You might draw your lines at a different place to me but you’ll still draw lines somewhere.
 

Bob the Unbeliever

Well-Known Member
Robert Heinlein, the author, addressed this a long time ago. In two novellas, "If This Goes On... " and the sequel, Coventry.

Coventry went into more depth what was only touched on in "If This--".

How do we define "Harm"? An age-old question that can easily lead to a slippery-slope of people being deathly afraid of offending lest they be instantly killed or worse.

Heinlein's solution to that? Financial Harm only--- does an action or speech create financial harm in the victim? Does the activity cause the victim to lose actual money and/or property as a direct result of said action? There was also a direct physical component as well: Does the activity cause direct physical harm to the unwilling victim? (I.e. a punch in the snoot-- direct physical harm. Permitted if the victim agreed to activity that could possibly lead to such things, i.e. boxing.)

All else, according to Heinlein is just Dross. Heinlein was a cynical old bird, and felt that mere speech could not be harmful; "suck it up, buttercup" might well have been something he could have said.

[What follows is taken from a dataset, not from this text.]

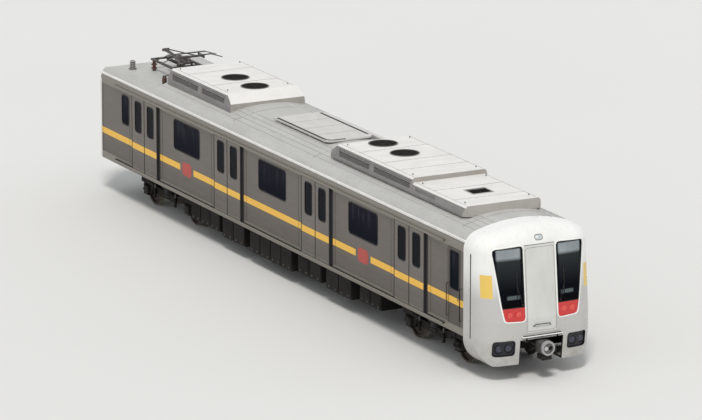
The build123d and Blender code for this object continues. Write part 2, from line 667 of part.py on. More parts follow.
# Raised walkway between the two roof units, rounded towards the cab, with a cable duct on its left
WALKWAY_X = (-2100, 900)
WALKWAY_HALF = 680
WALKWAY_CORNER = 200
WALKWAY_DECK = (ROOF_TOP + 10, ROOF_TOP + 50)
WALKWAY_FEET = [-1850, -1100, -200, 600]
DUCT_Y = (740, 860)
with BuildPart() as roof_walkway:
    with BuildSketch(Plane.XY.offset(WALKWAY_DECK[0])):
        with Locations((sum(WALKWAY_X) / 2, 0)):
            Rectangle(WALKWAY_X[1] - WALKWAY_X[0], 2 * WALKWAY_HALF)
        fillet(vertices().sort_by(Axis.X)[-2:], radius=WALKWAY_CORNER)
    extrude(amount=WALKWAY_DECK[1] - WALKWAY_DECK[0])
    for x in WALKWAY_FEET:
        block((x - 30, x + 30), (-WALKWAY_HALF + 60, WALKWAY_HALF - 60), (ROOF_TOP - 190, WALKWAY_DECK[0]))
    block((WALKWAY_X[0], FRONT_UNIT[0] - 40), DUCT_Y, (ROOF_TOP - 250, ROOF_TOP + 20))
    roof_seat((WALKWAY_X[0], FRONT_UNIT[0]))
write(roof_walkway, "roof_walkway")

# Gangway bellows on the rear end
BELLOWS_DEPTH = 240
FOLDS = 4
with BuildPart() as gangway_bellows:
    pitch = BELLOWS_DEPTH / FOLDS
    for i in range(FOLDS):
        for start, width, out in ((0, pitch / 2, 0), (pitch / 2, pitch / 2, 45)):
            with BuildSketch(section(REAR_END - (i + 1) * pitch + start)):
                with Locations((0, (FLOOR + GANGWAY_TOP) / 2 - 20)):
                    RectangleRounded(2 * (GANGWAY_HALF + 110 + out), GANGWAY_TOP - FLOOR + 180 + 2 * out, 120)
                    Rectangle(2 * (GANGWAY_HALF + 15), GANGWAY_TOP - FLOOR + 40, mode=Mode.SUBTRACT)
            extrude(amount=width)
write(gangway_bellows, "gangway_bellows")

# Seats along the walls, between the doors, and the poles beside the doors
SEAT_HALF = 1500
with BuildPart() as saloon_seats:
    for start, end in zip(DOOR_CENTRES, DOOR_CENTRES[1:]):
        middle = (start + end) / 2
        for side in (-1, 1):
            end = Plane(origin=(middle - SEAT_HALF, 0, 0), x_dir=(0, side, 0), z_dir=(side, 0, 0))
            with BuildSketch(end):
                inner = HALF_WIDTH - WALL - 2
                with BuildLine():
                    Polyline((inner, FLOOR + 250), (inner - 430, FLOOR + 250), (inner - 480, FLOOR + 430),
                             (inner - 90, FLOOR + 400), (inner - 40, FLOOR + 880), (inner, FLOOR + 880),
                             close=True)
                make_face()
            extrude(amount=side * 2 * SEAT_HALF)
write(saloon_seats, "saloon_seats")

with BuildPart() as grab_poles:
    for centre in DOOR_CENTRES:
        for ahead in (-1, 1):
            for side in (-1, 1):
                x, y = centre + ahead * (DOOR_HALF + 150), side * 900
                top = DECK - 62 if x < WELL_FRONT + 100 else RAIL + 3480
                rod((x, y, FLOOR), (x, y, top), 17)
write(grab_poles, "grab_poles")

# Driver's desk, left of the escape door, and the seat behind it
DESK_PROFILE = [  # distance behind the nose, height above the floor
    (610, 0), (290, 0), (260, 880), (630, 780), (670, 700), (610, 640),
]
DESK_Y = (470, 1150)
with BuildPart() as driver_desk:
    with BuildSketch(side_plane(DESK_Y[0])):
        with BuildLine():
            Polyline(*[(NOSE - back, FLOOR + z) for back, z in DESK_PROFILE], close=True)
        make_face()
    extrude(amount=DESK_Y[0] - DESK_Y[1])
write(driver_desk, "driver_desk")

SEAT_BACK = 9440
SEAT_Y = (580, 1040)
with BuildPart() as driver_seat:
    block((SEAT_BACK + 60, SEAT_BACK + 510), SEAT_Y, (FLOOR + 430, FLOOR + 530))
    block((SEAT_BACK, SEAT_BACK + 100), SEAT_Y, (FLOOR + 480, FLOOR + 1150))
    post = (SEAT_BACK + 290, (SEAT_Y[0] + SEAT_Y[1]) / 2)
    rod((*post, FLOOR), (*post, FLOOR + 430), 70)
write(driver_seat, "driver_seat")

# Boxes and air tanks under the floor
BOXES = [  # start x, end x, right y, left y, bottom above the rail
    (-5600, -3900, -1350, 1350, 380),
    (-3650, -2350, -1400, -200, 340),
    (-3650, -2350, 200, 1400, 420),
    (-2050, 350, -1400, 1400, 320),
    (650, 1950, -1380, 300, 400),
    (2250, 3650, -1400, -250, 360),
    (2250, 3650, 250, 1400, 360),
    (3950, 5100, -1330, 1330, 430),
]
with BuildPart() as underfloor_boxes:
    for start, end, right, left, bottom in BOXES:
        block((start, end), (right, left), (RAIL + bottom, SILL_BOTTOM))
        block((start + 40, end - 40), (max(right, -1340), min(left, 1340)), (SILL_BOTTOM, FLOOR_BOTTOM))
write(underfloor_boxes, "underfloor_boxes")

with BuildPart() as air_tanks:
    for y in (620, 1120):
        rod((700, y, RAIL + 720), (1900, y, RAIL + 720), 180)
        for x in (900, 1700):
            block((x - 25, x + 25), (y - 30, y + 30), (RAIL + 880, FLOOR_BOTTOM))
write(air_tanks, "air_tanks")


# Couplers
COUPLER_HEAD_R = 165


def coupler(pivot, face):
    """A drawbar with a head: it points along X from its pivot to its face."""
    way = 1 if face > pivot else -1
    with BuildPart() as made:
        rod((pivot, 0, COUPLER_Z - PIN_HALF), (pivot, 0, COUPLER_Z + PIN_HALF), 110)
        rod((pivot, 0, COUPLER_Z), (face - way * 330, 0, COUPLER_Z), 75)
        with BuildSketch(section(face - way * 330)):
            with Locations((0, COUPLER_Z)):
                RectangleRounded(2 * COUPLER_HEAD_R, 300, 60)
        extrude(amount=way * 250)
        rod((face - way * 80, 0, COUPLER_Z), (face, 0, COUPLER_Z), COUPLER_HEAD_R)
        # The cup beside the middle of the face takes the other coupler's cone
        rod((face - way * 60, way * 60, COUPLER_Z), (face + way, way * 60, COUPLER_Z), 55, mode=Mode.SUBTRACT)
    return made


write(coupler(COUPLER_PIVOTS[0], HALF_LENGTH), "front_coupler")
write(coupler(COUPLER_PIVOTS[1], -HALF_LENGTH), "rear_coupler")


# Wheelsets
AXLE_R = 82
JOURNAL_R = 62
HUB_R = 130


def wheelset(x):
    """An axle with two wheels, turned as one piece from its half profile."""
    inner = BACK_TO_BACK / 2
    outer = inner + RIM_WIDTH
    profile = [  # distance from the middle of the car, radius
        (0, 0), (0, AXLE_R), (inner, AXLE_R),
        (inner, WHEEL_R + FLANGE), (inner + 32, WHEEL_R), (outer, WHEEL_R),
        (outer, WHEEL_R - 55), (inner + 70, WHEEL_R - 55), (inner + 70, HUB_R),
        (outer + 12, HUB_R), (outer + 12, JOURNAL_R), (JOURNAL_Y + 80, JOURNAL_R), (JOURNAL_Y + 80, 0),
    ]
    with BuildPart() as made:
        with BuildSketch(section(x)):
            with BuildLine():
                Polyline(*[(y, AXLE_Z + r) for y, r in profile], close=True)
            make_face()
        revolve(axis=Axis((x, 0, AXLE_Z), (0, 1, 0)))
        mirror(about=Plane.XZ)
    return made


number = 0
for name, centre in BOGIES:
    for x in (centre + WHEELBASE / 2, centre - WHEELBASE / 2):
        number += 1
        write(wheelset(x), f"wheelset_{number}")


# Bogie frames: cranked side frames, two cross tubes, axle boxes on rubber springs, brakes
def bogie_frame(centre):
    """A bogie's frame with its axle boxes and brakes."""
    half = WHEELBASE / 2
    with BuildPart() as made:
        for side in (-1, 1):
            with BuildSketch(side_plane(side * 1075)):
                with BuildLine():
                    Polyline((centre - half - 330, RAIL + 600), (centre - half - 330, RAIL + 730),
                             (centre - half + 330, RAIL + 740), (centre - 480, RAIL + 600),
                             (centre + 480, RAIL + 600), (centre + half - 330, RAIL + 740),
                             (centre + half + 330, RAIL + 730), (centre + half + 330, RAIL + 600),
                             (centre + half - 260, RAIL + 600), (centre + 520, RAIL + 440),
                             (centre - 520, RAIL + 440), (centre - half + 260, RAIL + 600), close=True)
                make_face()
            extrude(amount=95, both=True)
            for ahead in (-1, 1):
                x = centre + ahead * half
                # Axle box with a blind bore for the journal, between two rubber springs
                block((x - 140, x + 140), sorted((side * 985, side * 1190)), (AXLE_Z - 130, AXLE_Z + 120))
                block((x - 290, x + 290), sorted((side * 1000, side * 1150)), (AXLE_Z - 60, AXLE_Z - 10))
                rod((x, side * 980, AXLE_Z), (x, side * 1170, AXLE_Z), 67, mode=Mode.SUBTRACT)
                for push in (-1, 1):
                    spring = (x + push * 215, side * JOURNAL_Y)
                    rod((*spring, AXLE_Z - 20), (*spring, RAIL + 610), 68)
        for ahead in (-1, 1):
            rod((centre + ahead * 330, -1000, RAIL + 520), (centre + ahead * 330, 1000, RAIL + 520), 90)
            for side in (-1, 1):
                # Tread brake: cylinder on the cross tube and a block close to the wheel
                x = centre + ahead * 330
                shoe = centre + ahead * (half - WHEEL_R - 12)
                cylinder_x = sorted((x, shoe - ahead * 70))
                shoe_x = sorted((shoe - ahead * 80, shoe - ahead * 10))
                block(cylinder_x, sorted((side * 790, side * 930)), (RAIL + 400, RAIL + 560))
                block(shoe_x, sorted((side * 835, side * 925)), (RAIL + 340, RAIL + 560))
    return made


SPRING_Y = 1040
SPRING_PROFILE = [  # radius, height: seat on the frame, rubber bag, top plate under the sill
    (0, RAIL + 600), (180, RAIL + 600), (180, RAIL + 700), (250, RAIL + 760), (250, RAIL + 830),
    (180, RAIL + 890), (180, SILL_BOTTOM - 6), (0, SILL_BOTTOM - 6),
]
for name, centre in BOGIES:
    write(bogie_frame(centre), f"bogie_frame_{name}")
    with BuildPart() as springs:
        for side in (-1, 1):
            with BuildSketch(section(centre)):
                with BuildLine():
                    Polyline(*[(side * (SPRING_Y + r), z) for r, z in SPRING_PROFILE], close=True)
                make_face()
            revolve(axis=Axis((centre, side * SPRING_Y, 0), (0, 0, 1)))
    write(springs, f"air_springs_{name}")

# Pantograph: base frame on insulators, lower arm, upper arm and collector head
PIVOT_X, PIVOT_Z = PANTO_PIVOT
LOW, HIGH = (math.radians(a) for a in PANTO_REST)
ELBOW = (PIVOT_X - PANTO_LOWER * math.cos(LOW), PIVOT_Z + PANTO_LOWER * math.sin(LOW))
TIP = (ELBOW[0] + PANTO_UPPER * math.cos(HIGH), ELBOW[1] + PANTO_UPPER * math.sin(HIGH))
FRAME_Z = (RAIL + 3690, RAIL + 3740)


def insulator(x, y):
    """A ribbed post from the deck to the frame."""
    rod((x, y, DECK), (x, y, FRAME_Z[0]), 45)
    for z in (DECK + 60, DECK + 160):
        rod((x, y, z), (x, y, z + 40), 78)


with BuildPart() as pantograph_base:
    for y in (-420, 420):
        block((-9950, -8350), (y - 30, y + 30), FRAME_Z)
        for x in (-9800, -8500):
            insulator(x, y)
    for x in (-9920, -8700, -8380):
        block((x - 30, x + 30), (-450, 450), FRAME_Z)
    for side in (-1, 1):
        block((PIVOT_X - 40, PIVOT_X + 40), sorted((side * 160, side * 190)), (FRAME_Z[1], PIVOT_Z + 40))
write(pantograph_base, "pantograph_base")

with BuildPart() as pantograph_lower_arm:
    rod((PIVOT_X, -150, PIVOT_Z), (PIVOT_X, 150, PIVOT_Z), 30)
    rod((PIVOT_X, 0, PIVOT_Z), (ELBOW[0], 0, ELBOW[1]), 38)
    rod((ELBOW[0], -60, ELBOW[1]), (ELBOW[0], 60, ELBOW[1]), 42)
write(pantograph_lower_arm, "pantograph_lower_arm")

with BuildPart() as pantograph_upper_arm:
    for side in (-1, 1):
        rod((ELBOW[0], side * 66, ELBOW[1]), (ELBOW[0], side * 96, ELBOW[1]), 40)
        rod((ELBOW[0], side * 80, ELBOW[1]), (TIP[0], side * 300, TIP[1]), 16)
    rod((TIP[0], -330, TIP[1]), (TIP[0], 330, TIP[1]), 16)
write(pantograph_upper_arm, "pantograph_upper_arm")

with BuildPart() as pantograph_head:
    for x in (TIP[0] - 180, TIP[0] + 180):
        block((x - 20, x + 20), (-560, 560), (TIP[1] + 60, TIP[1] + 90))
        for side in (-1, 1):
            rod((x, side * 555, TIP[1] + 75), (x, side * 900, TIP[1] - 40), 13)
    for side in (-1, 1):
        block((TIP[0] - 190, TIP[0] + 190), sorted((side * 350, side * 375)), (TIP[1] - 25, TIP[1] + 62))
write(pantograph_head, "pantograph_head")
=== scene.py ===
"""Looks of a metro driving trailer car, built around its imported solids.

Metres, +X towards the cab, +Y to the left of the car, +Z up. Heights are given above the rail head, which
lies RAIL above the wheel flanges' lowest point.
"""

import math

import bmesh
import bpy
from mathutils import Matrix, Vector


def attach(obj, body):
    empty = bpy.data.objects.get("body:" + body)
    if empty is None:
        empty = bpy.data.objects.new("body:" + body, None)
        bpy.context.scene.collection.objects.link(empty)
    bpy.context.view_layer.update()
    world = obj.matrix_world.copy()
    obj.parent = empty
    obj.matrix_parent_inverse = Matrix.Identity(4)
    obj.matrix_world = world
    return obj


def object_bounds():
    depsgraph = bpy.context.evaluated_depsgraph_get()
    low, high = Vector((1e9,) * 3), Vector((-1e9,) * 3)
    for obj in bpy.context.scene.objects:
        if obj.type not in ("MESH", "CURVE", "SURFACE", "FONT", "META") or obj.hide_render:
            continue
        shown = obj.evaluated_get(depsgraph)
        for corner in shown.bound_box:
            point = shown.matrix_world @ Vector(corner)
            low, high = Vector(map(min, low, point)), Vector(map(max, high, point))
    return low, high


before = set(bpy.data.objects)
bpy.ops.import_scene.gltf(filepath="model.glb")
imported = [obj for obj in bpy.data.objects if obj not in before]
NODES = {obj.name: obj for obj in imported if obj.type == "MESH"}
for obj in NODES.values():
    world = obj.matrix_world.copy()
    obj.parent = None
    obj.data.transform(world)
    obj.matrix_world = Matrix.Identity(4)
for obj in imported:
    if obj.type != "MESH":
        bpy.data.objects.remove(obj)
CAD_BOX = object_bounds()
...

I think I agree to this idea... somewhat. As I was writing this, I was thinking of sneaky ways to get around the above, and get away with it. As indirect harm is much harder to establish and prove.

I will point out that unintended harm is not excused.

Neither was speech censored, in so much as it did not cause direct harm to another; thus, you could call someone all sorts of things-- so long as you did not call him a thief if he wasn't, in fact, an actual thief.

Of course-- if you had proof he was a thief? That's different, isn't it?

.....

So, using the above, admittedly kind of limited worldview, would causing someone to commit suicide, due to ugly words, be considered direct physical harm? That one is much harder to prove; but within the simplistic rules I had outlined above, I would think "yes"-- one could be charged with murder under the above rules, IF it could be proved the suicide was a result of specific words by specific person or persons.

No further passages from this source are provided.